Apple entering Buy now pay later market
Apple is also rumoured to enter into the “buy now pay later” market. While the news triggered a spike in Apple shares, those of incumbent companies like Affirm crashed. Affirm had got listed in January after it delayed its IPO in 2020 in an apparent bid to increase the price. The entry of Apple is a challenge for existing buy now pay later players as the company can use its deep pockets and massive customer base to push sales.
Tech giants face antitrust probes
US tech giants are facing antitrust probes ins several jurisdictions including the domestic market. Earlier this year, the European Union began an antitrust probe against the iPhone maker. “Apple’s rules distort competition in the market for music streaming services by raising the costs of competing music streaming app developers,” said the European Commission. It added, “This in turn leads to higher prices for consumers for their in-app music subscriptions on iOS devices.” The probe was initiated after complaints from Spotify.
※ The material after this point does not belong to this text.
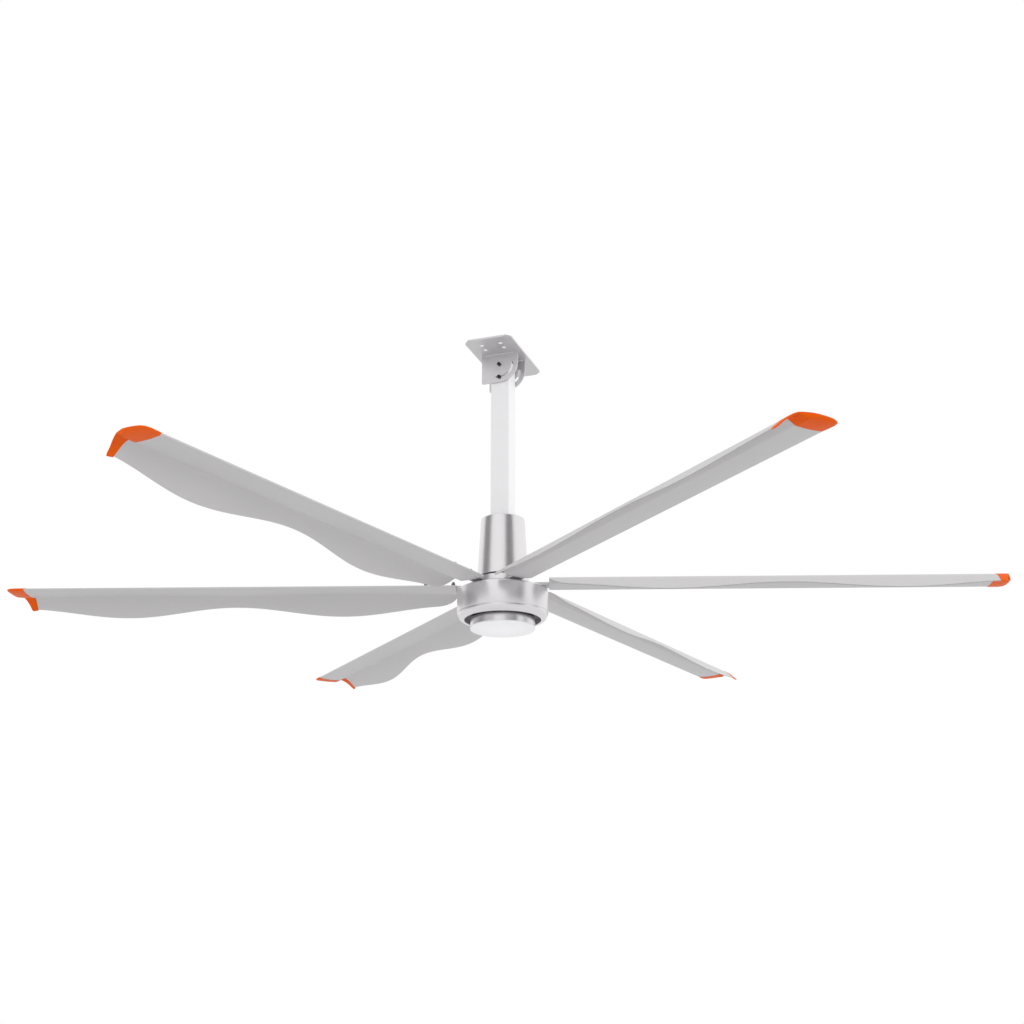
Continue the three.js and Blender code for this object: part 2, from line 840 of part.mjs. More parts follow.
// The cap carries the blade section outward. It reaches furthest behind the nose, sweeps back
// to the trailing edge, and thins toward its outer end.
function makeCapSolid() {
  const steps = 12;
  const bulge = noseRadius / 2 + capSkin; // how far the front edge stands ahead of the plan
  const rings = capPlan.map(([share, front, back]) => {
    const thin = Math.max(Math.sqrt(1 - share ** 3), 0.16);
    const over = [];
    const under = [];
    for (let i = 0; i <= steps; i += 1) {
      const eased = (1 - Math.cos((i / steps) * Math.PI)) / 2;
      const across = THREE.MathUtils.lerp(i / steps, eased, 0.5);
      const aft = THREE.MathUtils.lerp(front - bulge, back + capSkin, across);
      const within = Math.max(aft, 0);
      const top = bladeTop(within) + capSkin;
      const low = bladeUnderside(within) - capSkin;
      const fromFront = Math.max(aft - front + bulge, 0) / (2 * noseRadius);
      const round = THREE.MathUtils.clamp(Math.sqrt(fromFront), 0.12, 1);
      const half = ((top - low) / 2) * thin * round;
      const middle = (top + low) / 2;
      over.push([bladeTip + seat + share * capReach, leadOffset - aft, middle + half]);
      under.push([bladeTip + seat + share * capReach, leadOffset - aft, middle - half]);
    }
    return [...over, ...under.reverse()];
  });
  return loft(rings);
}

// closed solid through rings of equal point counts
function loft(rings) {
  const positions = [];
  const indices = [];
  const count = rings[0].length;
  for (const ring of rings) {
    for (const point of ring) positions.push(...point);
  }
  for (let i = 0; i < rings.length - 1; i += 1) {
    for (let j = 0; j < count; j += 1) {
      const a = i * count + j;
      const b = i * count + ((j + 1) % count);
      indices.push(a, b, a + count, b, b + count, a + count);
    }
  }
  const half = count / 2;
  for (const [start, flip] of [[0, false], [(rings.length - 1) * count, true]]) {
    for (let j = 0; j < half - 1; j += 1) {
      const a = start + j;
      const b = start + j + 1;
      const c = start + count - 1 - j;
      const d = start + count - 2 - j;
      if (flip) indices.push(a, b, c, b, d, c);
      else indices.push(a, c, b, b, c, d);
    }
  }
  const geometry = new THREE.BufferGeometry();
  geometry.setAttribute('position', new THREE.Float32BufferAttribute(positions, 3));
  geometry.setIndex(indices);
  return solidOf(geometry);
}

function makeCapWithPlug() {
  let solid = makeCapSolid();
  for (const outline of [armCell(0), heelCell(armFit)]) {
    const tongue = polygon(outline, new THREE.Shape());
    solid = solid.add(solidOf(spanwise(tongue, bladeTip - capPlug, bladeTip + 4)));
  }
  return solid;
}

// ---------- assembly ----------

const fan = new THREE.Group();
fan.add(makeBracket());
fan.add(makeBracketBolt('pivot_bolt', pivotZ));
fan.add(makeBracketNut('pivot_nut', pivotZ));

const hanging = new THREE.Group(); // all that swings about the pivot bolt
fan.add(hanging);
hanging.add(makeRod());
hanging.add(makeBracketBolt('swing_bolt', pivotZ - slotRadius));
hanging.add(makeBracketNut('swing_nut', pivotZ - slotRadius));
hanging.add(makeRodFlange());
for (let i = 0; i < 4; i += 1) {
  hanging.add(makeFlangeBolt(i));
}
hanging.add(makeCover());
hanging.add(makeShaft());
hanging.add(makeCore());
hanging.add(makeCoil('upper_winding', coreTop, 1));
hanging.add(makeCoil('lower_winding', coreBottom, -1));
hanging.add(makeDrumCarrier());
hanging.add(makeShaftNut());
hanging.add(makeDrum());

const rotor = new THREE.Group(); // all that spins about the shaft
hanging.add(rotor);
rotor.add(makeHousing());
rotor.add(makeEndPlate());
rotor.add(makeBearing('upper_bearing', housingTop - bearingLip - bearingWidth));
rotor.add(makeBearing('lower_bearing', endPlateZ + bearingLip));
rotor.add(makeMagnets());
rotor.add(makeArmSeat());
rotor.add(makeArmClamp());

const bladeSolid = makeBladeSolid();
const armSolid = makeArmSolid();
const capSolid = makeCapWithPlug();
const bladeBoltSolid = makeBladeBoltSolid();

for (let i = 0; i < bladeCount; i += 1) {
  const spoke = new THREE.Group();
  spoke.position.z = leadZ;
  spoke.rotation.z = THREE.MathUtils.degToRad(bladePhase + (i * 360) / bladeCount);
  spoke.add(piece(`blade_arm_${i + 1}`, armSolid.clone(), laminated));
  spoke.add(piece(`blade_${i + 1}`, bladeSolid, bladeGrey));
  spoke.add(piece(`tip_cap_${i + 1}`, capSolid, orange));
  bladeBolts.forEach((along, row) => {
    const bolt = piece(`blade_bolt_${i + 1}_${row + 1}`, bladeBoltSolid, darkSteel);
    bolt.position.set(along, arm.middle, 0);
    spoke.add(bolt);
  });
  rotor.add(spoke);
}

export default fan;
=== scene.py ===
import math

import bmesh
import bpy
from mathutils import Matrix, Vector


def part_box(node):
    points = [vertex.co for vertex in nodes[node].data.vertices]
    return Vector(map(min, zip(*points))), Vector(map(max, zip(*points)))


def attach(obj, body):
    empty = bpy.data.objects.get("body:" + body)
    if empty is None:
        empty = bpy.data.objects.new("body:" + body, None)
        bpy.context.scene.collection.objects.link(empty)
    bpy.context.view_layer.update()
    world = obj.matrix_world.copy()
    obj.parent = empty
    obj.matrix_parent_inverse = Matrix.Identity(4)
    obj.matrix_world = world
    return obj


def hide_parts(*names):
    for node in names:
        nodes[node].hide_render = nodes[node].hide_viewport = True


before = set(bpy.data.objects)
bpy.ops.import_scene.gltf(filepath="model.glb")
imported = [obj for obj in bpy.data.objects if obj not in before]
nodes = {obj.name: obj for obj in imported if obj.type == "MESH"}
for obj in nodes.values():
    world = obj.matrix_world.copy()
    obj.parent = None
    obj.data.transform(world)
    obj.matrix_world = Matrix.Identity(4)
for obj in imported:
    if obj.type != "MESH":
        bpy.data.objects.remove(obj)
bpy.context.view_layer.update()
print("frame loaded:", len(nodes), "nodes")


# shader maths

class Value:
    # one output socket, with arithmetic that adds Math nodes

    def __init__(self, tree, socket):
        self.tree = tree
        self.socket = socket

    def combine(self, operation, first, second):
        node = self.tree.nodes.new("ShaderNodeMath")
        node.operation = operation
        for socket, value in zip(node.inputs, (first, second)):
            if isinstance(value, Value):
                self.tree.links.new(value.socket, socket)
            else:
                socket.default_value = value
        return Value(self.tree, node.outputs[0])

    def __add__(self, other):
        return self.combine("ADD", self, other)

    def __radd__(self, other):
        return self.combine("ADD", other, self)

    def __sub__(self, other):
        return self.combine("SUBTRACT", self, other)

    def __rsub__(self, other):
        return self.combine("SUBTRACT", other, self)

    def __mul__(self, other):
        return self.combine("MULTIPLY", self, other)

    def __rmul__(self, other):
        return self.combine("MULTIPLY", other, self)


class NodeTree:
    # short ways to fill a node tree

    def __init__(self, tree):
        self.tree = tree

    def node(self, kind, settings=None, sockets=None, out=0):
        node = self.tree.nodes.new(kind)
        for key, value in (settings or {}).items():
            setattr(node, key, value)
        for key, value in (sockets or {}).items():
            self.fill(node.inputs[key], value)
        return Value(self.tree, node.outputs[out])

    def fill(self, socket, value):
        if isinstance(value, Value):
            self.tree.links.new(value.socket, socket)
        elif socket.type == "RGBA":
            socket.default_value = (*value, 1.0)
        else:
            socket.default_value = value


class Finish(NodeTree):
    # a material, and the patterns that vary its colour, roughness and bump

    def __init__(self, name):
        self.material = bpy.data.materials.new(name)
        self.material.use_nodes = True
        super().__init__(self.material.node_tree)
        self.shader = self.tree.nodes["Principled BSDF"]

    def place(self, stretch=(1.0, 1.0, 1.0)):
        # object coordinates in metres, stretched to give a pattern its grain
        coords = self.node("ShaderNodeTexCoord", out="Object")
        return self.node("ShaderNodeVectorMath", {"operation": "MULTIPLY"}, {0: coords, 1: stretch})

    def noise(self, scale, detail=3.0, roughness=0.5, stretch=(1.0, 1.0, 1.0)):
        return self.node(
            "ShaderNodeTexNoise",
            {},
            {"Vector": self.place(stretch), "Scale": scale, "Detail": detail, "Roughness": roughness},
            out="Fac",
        )

    def turnedLines(self, scale):
        # fine rings about the Z axis, that follow both height and distance from the axis
        across = self.node(
            "ShaderNodeVectorMath", {"operation": "LENGTH"}, {0: self.place((1.0, 1.0, 0.0))}, out="Value"
        )
        height = self.node("ShaderNodeSeparateXYZ", {}, {0: self.place()}, out="Z")
        return self.node(
            "ShaderNodeTexNoise",
            {"noise_dimensions": "1D"},
            {"W": across + height, "Scale": scale, "Detail": 2.0, "Roughness": 0.6},
            out="Fac",
        )

    def blend(self, factor, first, second):
        return self.node("ShaderNodeMix", {"data_type": "RGBA"}, {0: factor, 6: first, 7: second}, out=2)

    def shade(self, factor, look):
        # the colour of a finish, made darker and lighter by a pattern
        darker, lighter = look["shades"]
        return self.blend(factor, tone(look["colour"], darker), tone(look["colour"], lighter))

    def bump(self, height, distance, strength):
        sockets = {"Height": height, "Distance": distance, "Strength": strength}
        return self.node("ShaderNodeBump", {}, sockets)

    def set(self, **sockets):
        for key, value in sockets.items():
            self.fill(self.shader.inputs[key.replace("_", " ")], value)
        return self.material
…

Spotify had initially complained about the issue in 2019 to the European Union competition watchdog, and also raised a complaint about the 30% fee that Apple charges for in-app purchases. Last year, the European Commission opened an investigation against the company.
Apple faces probe in the US also
US lawmakers are also cracking down on Big Tech monopoly. IAC CEO Joey Levin believes that Apple could face the regulatory heat in the US as he termed the company “worse” than Google. He said, “They have a monopoly, there’s no way around it. And the fees are exorbitant, and that flows through to everybody.” Notably, the company along with Google-parent Alphabet have been accused by many app developers of charging high fees.
Last year, Epic Games, the maker of the popular game Fortnite filed suits against Apple and Alphabet after it was booted out of the app stores over “policy violations.” Apple and Alphabet took the step after Epic Games tried to bypass the tech giants by offering discounts on digital items purchased directly from it instead of routing them through the App stores.
Apple share price prediction
Wall Street analysts see more upside in Apple shares and its median target price of $160 is a premium of 7.2% over current prices. The highest target price of $185 implies an upside of 24% over current prices.
The company is set to release its quarterly earnings later this month and Evercore ISI sounds bullish on the shares ahead of the release. “Apple should report a relatively in-line June-qtr, but we are currently ~5% below consensus on our Sept-qtr outlook as we see potential headwinds from both the ongoing supply shortage as well as lapping some very strong comps in most product lines,” said the brokerage while reiterating its outperform rating.
Apple is the largest holding of Berkshire Hathaway and chairman Warren Buffett regrets selling some of the shares over the last two years. The Oracle of Omaha sees Apple as a consumer products company and has also been supportive of its buybacks.
The shares look overbought in the short term with a 14-day RSI (relative strength index) of 80. Values above 70 signal overbought positions. However, the shares look in a technical uptrend after having crossed above the 50-day and 100-day SMA (simple moving average)
Apple shares still look a good buy
Apple shares still look like a good buy for the long term. The 5G supercycle is still in action as is reiterated by reports of the company increasing its production. The Services business is another long-term value driver and Apple continues to grow the business. The shares trade at an NTM (next-12 months) PE multiple of around 29x which does not look unreasonable considering the rerating from a gadget maker to a services and software company.
Apple plans to get into electric cars
In the long term, Apple’s rumoured forays into electric cars and autonomous driving will add value. Morgan Stanley analyst Katie Huberty sees electric vehicles and mobility as a big opportunity for Apple. “Smartphones are a $500bn annual TAM. Apple has about one-third of this market. The mobility market is $10 trillion. So Apple would only need a 2% stock of this market to be the size of their iPhone business,” she wrote in a client note. However, so far Apple hasn’t been able to zero down on partners for the project.
Apple shares were trading marginally higher in US premarket price action today as the Nasdaq futures point to a flat opening for the markets.